The Christmas Tree Promotion, Research, and Information Order was included as originally published in the Agricultural Act of 2014, more commonly known as the Farm Bill, and passed by Congress on January 29, 2014. The order's inclusion was pushed for by members of the U.S. House of Representatives including Oregon Democrat Kurt Schrader and Wisconsin Republican Reid Ribble. Ribble helped negotiate with Republican leaders for the order's inclusion, and though at least one version of the order was rejected it was eventually reworked and added to the Farm Bill without resistance. An April 2014 press release announced that the U.S. Department of Agriculture created rules as mandated by the Agricultural Act of 2014 that allowed the Christmas check-off program to move forward. The department actively began seeking nominations for the Christmas Tree Promotion Board at that time. The rule that officially stayed the program in November 2011 was officially rescinded on April 8, 2014.

==Reactions==
As stated, when the program was initially enacted many in the media characterized the checkoff program as a "Christmas tree tax". After The Heritage Foundation criticized the program as a tax, many other media outlets followed. The Obama administration and the NCTA both denied that checkoff programs were taxes.
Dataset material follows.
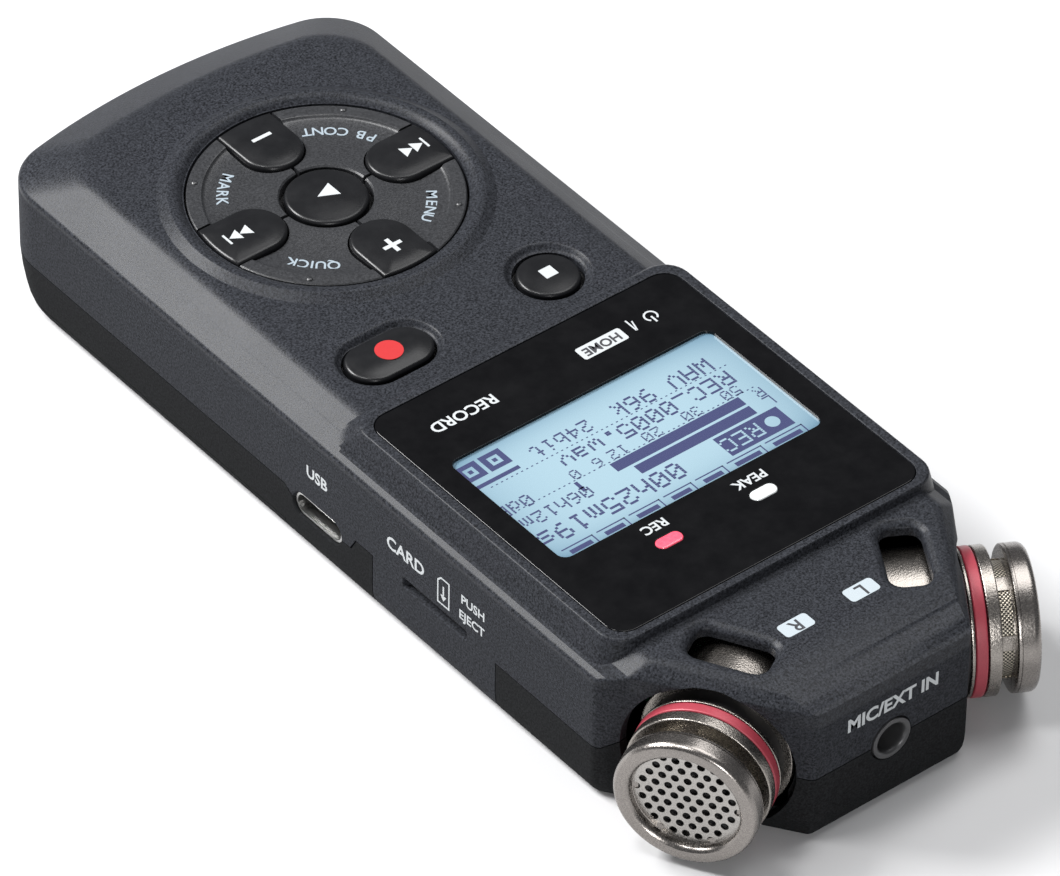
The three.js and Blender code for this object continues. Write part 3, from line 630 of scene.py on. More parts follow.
SHELL = moulding("shell_moulding", (0.0190, 0.0203, 0.0240), 0.34, 0.75, 0.1)
REAR = moulding("rear_moulding", (0.011, 0.0115, 0.0122), 0.42, 0.5, 0.06)
GLOSS = smooth_plastic("window_gloss", (0.002, 0.002, 0.0024), 0.1, Specular_IOR_Level=0.25)
KEYCAP = smooth_plastic("keycap_satin", (0.005, 0.0052, 0.006), 0.3, Specular_IOR_Level=0.3)
PAD = moulding("pad_satin", (0.019, 0.0197, 0.0218), 0.34, 0.4, 0.6)
PRINT = printed("print_white", (0.44, 0.46, 0.47))
KEY_PRINT = printed("print_blue_grey", (0.27, 0.32, 0.36))
BADGE = printed("print_grey", (0.38, 0.43, 0.46))
DARK_PRINT = printed("print_dark", (0.03, 0.03, 0.035))
RED_PRINT = printed("print_red", (0.41, 0.013, 0.015))
LCD_GLASS = lit_glass("lcd_glass", (0.245, 0.35, 0.405), (0.1, 0.18, 0.245), 0.055)
LCD_INK = printed("lcd_ink", (0.022, 0.028, 0.095))
RED_LIGHT = glowing("red_light", (0.55, 0.04, 0.08), 0.4)
WHITE_LIGHT = glowing("white_light", (0.46, 0.48, 0.48), 0.1)
NICKEL = blasted_nickel("nickel", (0.38, 0.35, 0.32), 0.27)
PLATE = blasted_nickel("nickel_plate", (0.33, 0.305, 0.285), 0.26, 0.5)
GRILLE = blasted_nickel("nickel_grille", (0.50, 0.48, 0.455), 0.26)
CRIMSON = anodised("crimson", (0.27, 0.028, 0.044), 0.42)
WIRE = woven_wire("wire_mesh", (0.6, 0.55, 0.46))
STEEL = sheet_metal("steel", (0.5, 0.5, 0.49))
BRASS = sheet_metal("brass", (0.58, 0.42, 0.17), 0.3)
BOARD = circuit_board("board", (0.012, 0.09, 0.04))
RUBBER = rubbery("rubber", (0.02, 0.02, 0.021))
BLACK = smooth_plastic("black_part", (0.008, 0.008, 0.009), 0.45)
JACK = smooth_plastic("jack_ring", (0.06, 0.06, 0.062), 0.34, Metallic=0.5)
CELL_WRAP = cell_wrap("cell_wrap")

# ---- Housing --------------------------------------------------------------------------------

BOW_R = 94.6
CORNER_R = 8.0
CHEEK_NORMAL = Vector((END_Y - CHEEK_Y, HALF_WIDTH - END_HALF)).normalized()
CHEEK_REACH = CHEEK_NORMAL.dot(Vector((HALF_WIDTH, CHEEK_Y)))


def filleted(before, corner, after, r, steps=4):
    """Points that round a corner between two neighbours."""
    corner = Vector(corner)
    a = (Vector(before) - corner).normalized()
    b = (Vector(after) - corner).normalized()
    reach = r / math.tan(a.angle(b) / 2)
    start, end = corner + a * reach, corner + b * reach
    steps_u = [i / steps for i in range(steps + 1)]
    return [tuple((1 - u) ** 2 * start + 2 * u * (1 - u) * corner + u ** 2 * end) for u in steps_u]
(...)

In the aftermath of the "Christmas tree tax" story, other commodity checkoff programs saw their momentum wane. A proposed checkoff program for raspberries, initially expected to be implemented in November 2011, was delayed until the spring of 2012 by the USDA. That checkoff program had been approved by 88 percent of "affected" raspberry growers in May 2011. Though a formal proposal had not been submitted for a blackberry checkoff program, the North American Raspberry and Blackberry Association stated that plans for pursuing one had put on hold due to the negative climate surrounding checkoffs.

In 2014, when the rule was finally enacted, the National Christmas Tree Association stated in a press release that they were "pleased". They also noted that the program would be funded by growers and was expected to have no impact on the consumer price of Christmas trees.